Ada juga “PUTRA DAERAH SOSIOLOGIS” yakni mereka yang bukan saja memiliki keterkaitan genealogis dengan daerah asalnya tetapi juga hidup, tumbuh dan besar serta berinteraksi dengan masyarakat daerah itu.
Diskusi tentang pro dan kontra siapa yang pantas memimpin suatu daerah hampir menghiasi setiap pemilihan kepala daerah di Indonesia, biasanya berpusat pada argumen generik bahwa yang terbaik bagi suatu daerah adalah yang berasal dari daerah tersebut.
Kalau menggunakan pengertian atau divinisi pertama di atas, maka hampir dipastikan 99 persen tidak ada satupun yang benar-benar memenuhi syarat putra daerah (kecuali mereka yang bermarga Buru baik dari garis ayah maupun ibu), hal ini dikarenakan sebagian besar penduduk Kabupaten Buru berasal dari pulau Jawa, Maluku Utara, Sulawesi Tenggara, sedikit Sulawesi Selatan dan berbagai daerah di luar Provinsi Maluku, fakta ini dapat dilihat dari marga atau sebutan daerah asal yang biasanya dipakai di belakang nama. Yang lebih “dekat” pengertian ke putra daerah Buru adalah mereka yang bermarga asal Maluku karena Kabupaten Buru berada dalam wilayah Provinsi Maluku.

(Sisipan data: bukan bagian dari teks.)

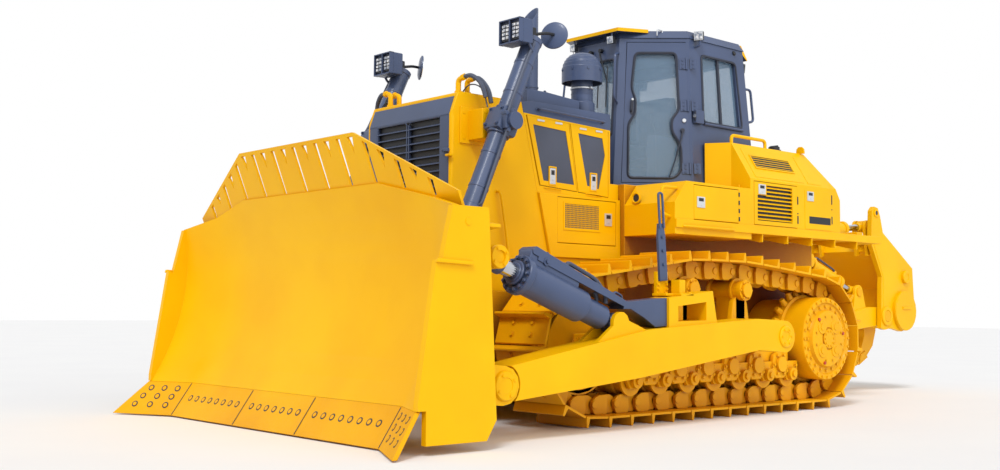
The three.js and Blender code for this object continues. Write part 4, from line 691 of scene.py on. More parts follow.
def eye(at, run, radius, half):
    """A rod's or barrel's eye with its bushing faces and pin ends."""
    centre, hole = at(run), radius * 0.5
    ring = turned([(hole, -half), (radius - 0.008, -half), (radius, -half + 0.01), (radius, half - 0.01),
                   (radius - 0.008, half), (hole, half), (hole, -half)], centre, ACROSS, 40)
    return [ring, bar(centre - ACROSS * (half + 0.004), centre + ACROSS * (half + 0.004), hole)]


def tilt_cylinder():
    """Barrel with its valve box, hoses and end, and the rod with its eye."""
    at = line_of(ARM_MID, TILT_PIN, TILT_EYE)
    heading = at(1) - at(0)
    face = 1.12
    barrel = [tube_between(at, 0.135, 0.42, 0.101), tube_between(at, 0.40, 1.075, 0.132),
              tube_between(at, 1.058, face, 0.158, 0.008), *eye(at, 0, 0.085, 0.064),
              tube_between(at, 0.05, 0.2, 0.06),
              tube_between(at, face - 0.005, face + 0.03, 0.1), tube_between(at, face, face + 0.04, 0.078),
              bolts(ring_points(at(face), heading, 0.132, 14), heading, 0.015, 0.022)]
    box = plate([(0.52, 0.10), (1.1, 0.10), (1.1, 0.205), (1.06, 0.235), (0.60, 0.235), (0.52, 0.19)], "x",
                -0.075, 0.075, 0.018)
    barrel += [laid_in(box, along(at)), bar(at(0.93, 0.17, 0.07), at(0.93, 0.17, 0.09), 0.032),
               bar(at(0.93, 0.17, 0.08), at(0.93, 0.17, 0.105), 0.016, sides=6)]
    lines = [pipe([at(0.66, 0.235, 0.02), at(0.66, 0.275, 0.02), at(0.32, 0.265, 0.02), at(0.16, 0.19, 0.02),
                   at(0.14, 0.12, 0.02)], 0.018, 0.06),
             pipe([at(0.6, 0.235, -0.03), at(0.6, 0.262, -0.03), at(0.34, 0.235, -0.03), at(0.2, 0.15, -0.03),
                   at(0.2, 0.08, -0.03)], 0.018, 0.06)]
    pair("tilt_barrel_body", "tilt_barrel_{}", [(together(barrel), SLATE), (together(lines), RUBBER)],
         ["tilt_barrel_{}"])
    reach = (Vector(TILT_EYE) - Vector(TILT_PIN)).length
    rod = [(tube_between(at, 0.6, reach - 0.06, 0.062), CHROME),
           (together([tube_between(at, reach - 0.155, reach - 0.02, 0.078),
                      *eye(at, reach, 0.08, 0.064)]), SLATE)]
    pair("tilt_rod_body", "tilt_rod_{}", rod, ["tilt_rod_{}"])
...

Bagi penulis, pro dan kontra putra daerah versus bukan putra daerah bisa jadi penting dan juga tidak penting, pasalnya yang terpenting bagi kita adalah kelayakan atau kapasitas seorang pemimpin bukan darimana dia berasal.
Menurut penulis, siapa saja boleh menjadi kepala daerah baik itu putra daerah maupun bukan putra daerah selama yang bersangkutan memenuhi syarat dan dipilih rakyat.
Kalau menggunakan pendekatan putra daerah pada poin pertama di atas, maka yang menarik juga adalah kelompok-kelompok penekan yang terdiri dari masyarakat maupun mahasiswa yang biasanya berdemo meneriakan putra daerah justru sebagian besar dari mereka bukan putra daerah Buru (pendatang) dan yang dijagokanpun bukan putra daerah terkecuali menggunakan istilah putra daerah sosiologis. (teori Samuel P. Huntington)
Bahwa soal putra daerah atau bukan putra daerah sebenarnya hanya perkara SEKUNDER. Sementara yang lebih PRIMER adalah kelayakan kepemimpinan sang kandidat.